Trees have been blamed for up to 65 percent of ozone-forming chemicals in cities such as Houston.

New York City

Old ships considered to house homeless

Desperate for ways to combat a surge in homelessness as winter nears, New York City is looking into whether retired cruise ships could be converted into shelters.

The city’s commissioner of homeless services and other officials flew to the Bahamas on the mayor’s private jet Wednesday to inspect retired ships.

City officials stressed it is too early to speculate on how the cruise-ship idea might be applied in New York, what it would cost or how long it would take to enact.

Last month, a record 37,100 homeless people were sleeping in city shelters each night, according to the Coalition for the Homeless, which compiles statistics for the city. The number was 21,000 as recently as 1998.

New York

Report: Abortion foe admits he killed doctor

An anti-abortion extremist awaiting trial on charges of murdering an abortion doctor admitted carrying out the sniper attack but said he meant only to wound the man, and “the bullet took a crazy ricochet.”

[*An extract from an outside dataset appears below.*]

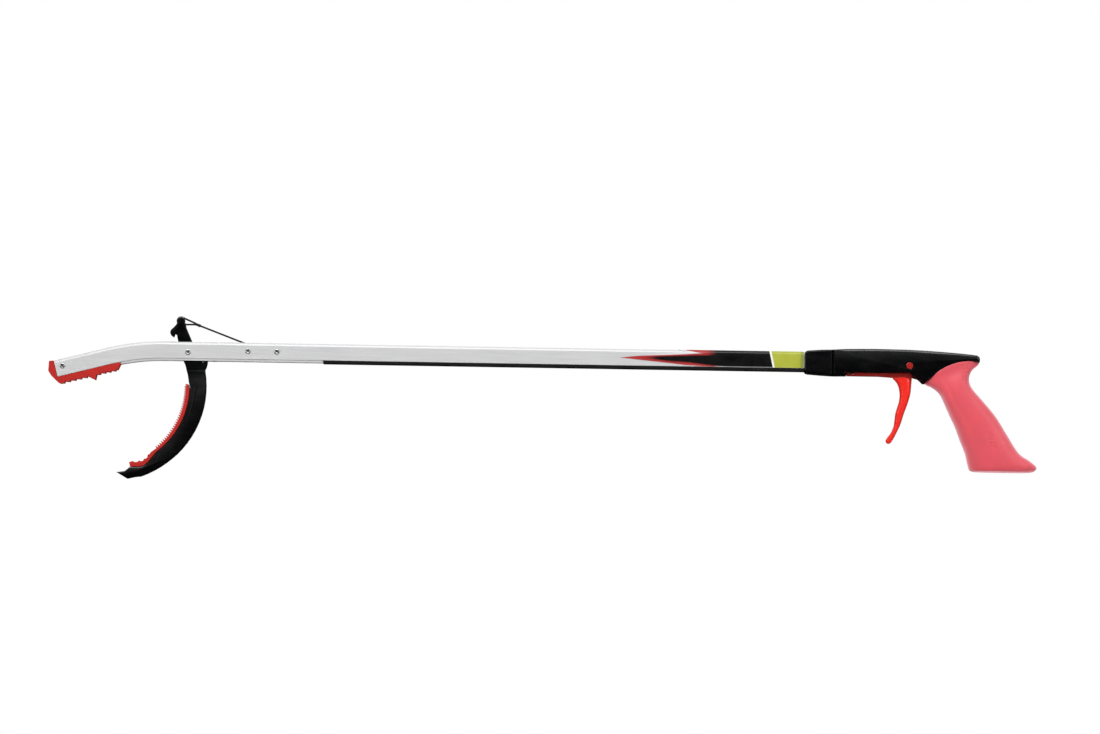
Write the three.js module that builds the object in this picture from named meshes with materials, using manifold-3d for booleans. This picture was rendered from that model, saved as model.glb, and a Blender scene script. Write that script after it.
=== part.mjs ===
// Reacher grabber (litter-picker pattern), in millimetres, +Z up.
//
// The whole tool is drawn in its side view: x runs along the shaft from the jaws (minus) to the
// handle (plus), z is the height above the shaft's straight top face, and y is the width across,
// with y = 0 on the mid-plane. The finished group is then raised so that its lowest point is z = 0.

import * as THREE from 'three';
import { mergeVertices } from 'three/addons/utils/BufferGeometryUtils.js';
import Module from 'manifold-3d';

const wasm = await Module();
wasm.setup();

// ---------------------------------------------------------------- driving dimensions

const GAP = 0.3; // clearance between pieces that touch on the real tool
const FINE_GAP = 0.05; // clearance between flat faces laid on each other

const SHAFT = {
  width: 14,
  depth: 16.2, // top face to the lower edge of the lips
  lipDepth: 2,
  lipInset: 0.7,
  wall: 1.5,
  topRound: 2.5,
  bendX: -324, // the shaft is straight from here to the handle
  bendRadius: 200, // of the top face
  bendAngle: 14.5,
  noseLength: 46.9, // straight run from the bend to the tip
  endX: 249.5,
};

const COVER = { startX: -188, endX: 249, thickness: 0.65 };
const WRAP = { thickness: 0.2, endX: 225, bottomZ: -14 };

const TIP_RIVET = { x: -412, z: -22.3 };
const JAW_PIVOT = { x: -304.3, z: -9 };
const SPRING_ANCHOR = { x: -252.7, z: -7.3 };
const CORD_GUIDE = { x: -227.8, z: -7.3 };
const SPRING_PIN = { x: -291, z: -17 };
const KNOB = { x: -311, z: 18.2, radius: 3.4 };
const CRIMP = { x: -296.5, z: 14.9, length: 5, radius: 1.3 };
const CORD_POST = { x: 261, z: -7.5, radius: 4 };
const SHAFT_PIN = { x: 238, z: -8 };
const TRIGGER_PIN = { x: 316, z: -10.8, radius: 3 };
const CORD_NIPPLE = { x: 266, z: -16.8, radius: 2.1, halfLength: 6.7 };
const HANDLE_SCREWS = { front: { x: 284, z: -5 }, rear: { x: 346, z: -6 } };

const RIVET = { shank: 1.5, head: 2.4, headHeight: 0.9 };
const CORD_RADIUS = 0.7;
const SPRING = { wire: 0.4, coilRadius: 2.5, frontLead: 5, rearLead: 5.5, rearEye: 3.2 };

const JAW = { leverWidth: 9, clawWidth: 15, linerWidth: 14, clawTopZ: -24 };
const TRIGGER_WIDTH = 14;
const SHELL = { width: 24, cavityWidth: 15, coreWidth: 23, split: 0.15, frontX: 250.1 };
const COLLAR = { startX: 225.5, endX: 249.8, width: 23 };
const GRIP_BASE_Z = -100.5;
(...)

“The truth is not that I regret shooting Dr. Slepian. I regret that he died,” James Kopp, a militant known as “Atomic Dog” in anti-abortion circles, said in a jailhouse interview in Wednesday’s Buffalo News. “I aimed at his shoulder.”

Kopp, 47, said he shot Dr. Barnett Slepian with a rifle on Oct. 23, 1998, because of his outrage over abortions. The 52-year-old obstetrician was heating soup at his home in this Buffalo suburb when he was killed by a bullet that came through a window.

Kopp told the newspaper he was “horrified” when he later learned that the bullet glanced off a bone and caused internal injuries that killed the doctor.

Kopp became one of the FBI’s most-wanted fugitives and was captured in France in 2001.

New Jersey

Rabbi convicted in wife’s murder

A rabbi was convicted Wednesday in Freehold of having his wife murdered so he could carry on an affair.

Rabbi Fred J. Neulander, 61, could get the death penalty for hiring two hit men to bludgeon Carol Neulander to death in their suburban Philadelphia home in 1994. The verdict came nearly a year after his first trial ended in a hung jury.

The jury took 27 hours to find Neulander guilty of capital murder, felony murder and murder conspiracy.

Prosecutors said Neulander, a founder of Cherry Hill’s large Congregation M’kor Shalom, had his wife killed so he could continue an affair with a Philadelphia radio personality.

Two men said they killed Carol Neulander at the rabbi’s asking for $30,000 and tried to make it look like a robbery.